# Was ist Sinn und Zweck dieser Schaltung ?



## SPS-Fuzzi (15 April 2013)

Hallo !

wir haben folgenden Schaltplan einer alten Zustellmaschine hier:




Das ist nur ein (abgezeichneter) Auszug, S5 steht hier für eine ganze Reihe verschiedenster End- und Betätigungsschalter. Was mich interessiert, ist was für einen Sinn und Zweck der Widerstand parallel zum Öffnerkontakt des Schützes K7 hat. K7 schaltet einen Motor (0,5kW) im Taktbetrieb, ca. 0,5sec lang, alle 2-3sec.
Könnte mir höchstens vorstellen, dass es eine Art Haltestromreduzierung des Schützes K7 sein soll, nachdem der Schütz angezogen hat und den Öffner geöffnet hat. 

Jemand eine Idee?

Gruß, SPS-Fuzzi


----------



## winnman (15 April 2013)

Da gehts wohl darum, im Einschaltmoment einen höheren Strom zu ziehen und wenn der Schütz / Magnet seine Betriebstellung hat über den Widerstand nur mehr einen geringeren Haltestrom zu ziehen.

Wird bei größeren Schützen gerne so gemacht.

Durch den geringeren Haltestrom wird die Verlustleistung minimiert, die Spule ist meist so ausgelegt, dass bei Betriebspannung keine 100% ED erreicht werden. (= für kleinere Spannung ausgelegt)

Damit der Schütz/Magnet sauber anzieht benötigt er einen höheren Strom!

Der Widerstand verhindert das Durchbrennen der Spule im Dauerbetrieb.


----------



## mariob (16 April 2013)

Hallo,
ergänzend zum winman ist noch zu sagen das das ganze sehr gern in Gleichstromsystemen zur Anwendung kam, hier ist die Differenz zwischen Anzugs und Halteleistung besonders groß.

Gruß
Mario


----------



## IBFS (16 April 2013)

.. und das Relais wird im Dauerbetrieb nicht mehr so warm - Einen Widerstand kann man besser kühlen.


----------



## bimbo (17 April 2013)

Und die Gesamtleistung Widerstand+Schütz ist auch kleiner.


----------



## SPS-Fuzzi (18 April 2013)

Vielen Dank für die Antworten, diese stimmen mit meiner Vermutung überein. 
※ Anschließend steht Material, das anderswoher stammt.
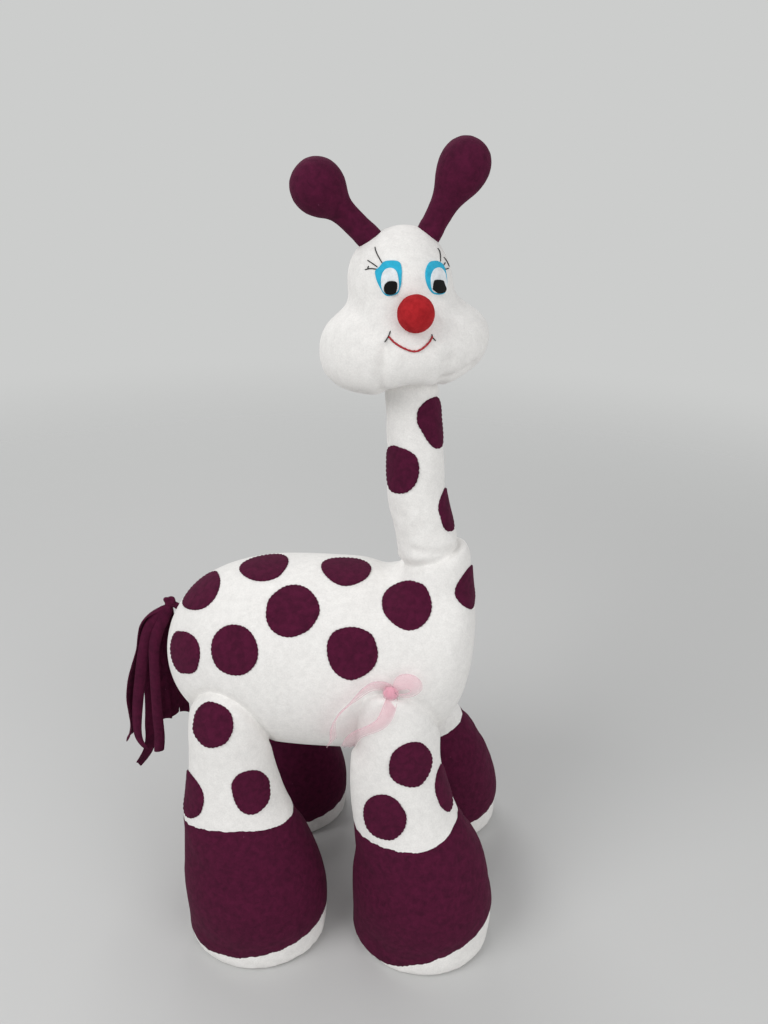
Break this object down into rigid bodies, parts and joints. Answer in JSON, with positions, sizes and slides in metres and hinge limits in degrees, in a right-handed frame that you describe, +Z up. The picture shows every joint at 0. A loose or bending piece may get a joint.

Was mich nur verwundert, ist dass es sich hier mit 0,5kW nicht gerade um einen Leistungsschütz handelt und ausserdem nur Taktbetrieb mit kurzen Einschaltzeiten. Egal, hauptsache Sinn und Zweck verstanden. 

Danke, Gruß SPS-Fuzzi


----------



## bimbo (18 April 2013)

Zitat von meinem Elektroplaner: "Schau das mach ich immer so!"


----------



## S5-Bastler (18 April 2013)

Da das Schütz hier ja immer nur recht kurz anzieht soll, könnte da nicht der reduzierte Spulenstrom und damit ja auch der weniger magnetesierte Spulenkern dafür sorgen das das Schütz schneller wieder abfällt?


----------



## bimbo (18 April 2013)

Das k**** **** **, ganz zum Schluss kommt einer mit einem schlauen Spruch daher!  Grrrrrrr

Und hat auch noch absolut Recht!!!!!!!   :shock:


----------



## KingHelmer (18 April 2013)

Vieleicht soll der Widerstand auch einen Varistor darstellen, der nur Falsch gezeichnet ist, und soll entsprechend die Fehlerströme "kurzschließen".
So würde das abfallen und anziehen keine Rückwirkungen auf den Steuerstromkreis haben


----------



## M-Ott (18 April 2013)

@KingHelmer
Dann aber nicht an der Stelle.


----------



## marlob (18 April 2013)

KingHelmer schrieb:


> Vieleicht soll der Widerstand auch einen Varistor darstellen, der nur Falsch gezeichnet ist, und soll entsprechend die Fehlerströme "kurzschließen".
> So würde das abfallen und anziehen keine Rückwirkungen auf den Steuerstromkreis haben



Einen Varistor würde ich eher parallel zur Spule anschliessen


----------



## KingHelmer (18 April 2013)

> Einen Varistor würde ich eher parallel zur Spule anschliessen



Upps, ich dachte das wäre er, ich hab das Bild nicht genau angeschaut


----------



## riesermauf (19 April 2013)

Hallo
ich kenne diese Schaltung nur in Verbindung mit einem Schliesserkontakt und der
Widerstand wurde bei uns "Verzögerungswürstl" genannt, da gab es verschiedene
Zeitbereiche (z.B. 0,5 Sekunden usw.), mit dem Öffner könnte es eine Abfallverzögerung sein.


----------



## Crack123 (20 April 2013)

Hallo!

Die Schaltung im Ersten Post benutzen wir wie schonmal erwähnt wurde bei großen Leistungsschützen (Barrenschütz von  Telemechanique usw. ) , diese haben eine Schaltleistung von 3000A 3 Phasig  bei 1000V, 
Spule wird mit 230V zum anziehen gebracht und danach über den Widerstand auf etwa 100 V DC gehalten als Haltespannung um die Verlustleistung zu reduzieren!


lg


----------



## Crack123 (17 August 2014)

Hallo!

so sieht so ein Barrenschütz aus falls es jemand Interessiert,

1000V 800A Schaltleistung ( Schütz wird etwa 20-40 Jahre alt sein ist nicht genau ersichtlich ) , eventuell fällt jemand der Fehler auf !  



 

Größenvergleich normale Red  Bull Dose 



 


Zerlegte Schaltkulisse wegen Umbau auf 2ten Schütz




 





 

Links Normalzustand, Mitte naja Nicht so ganz *G*, Rechts demontiert.


mfg


----------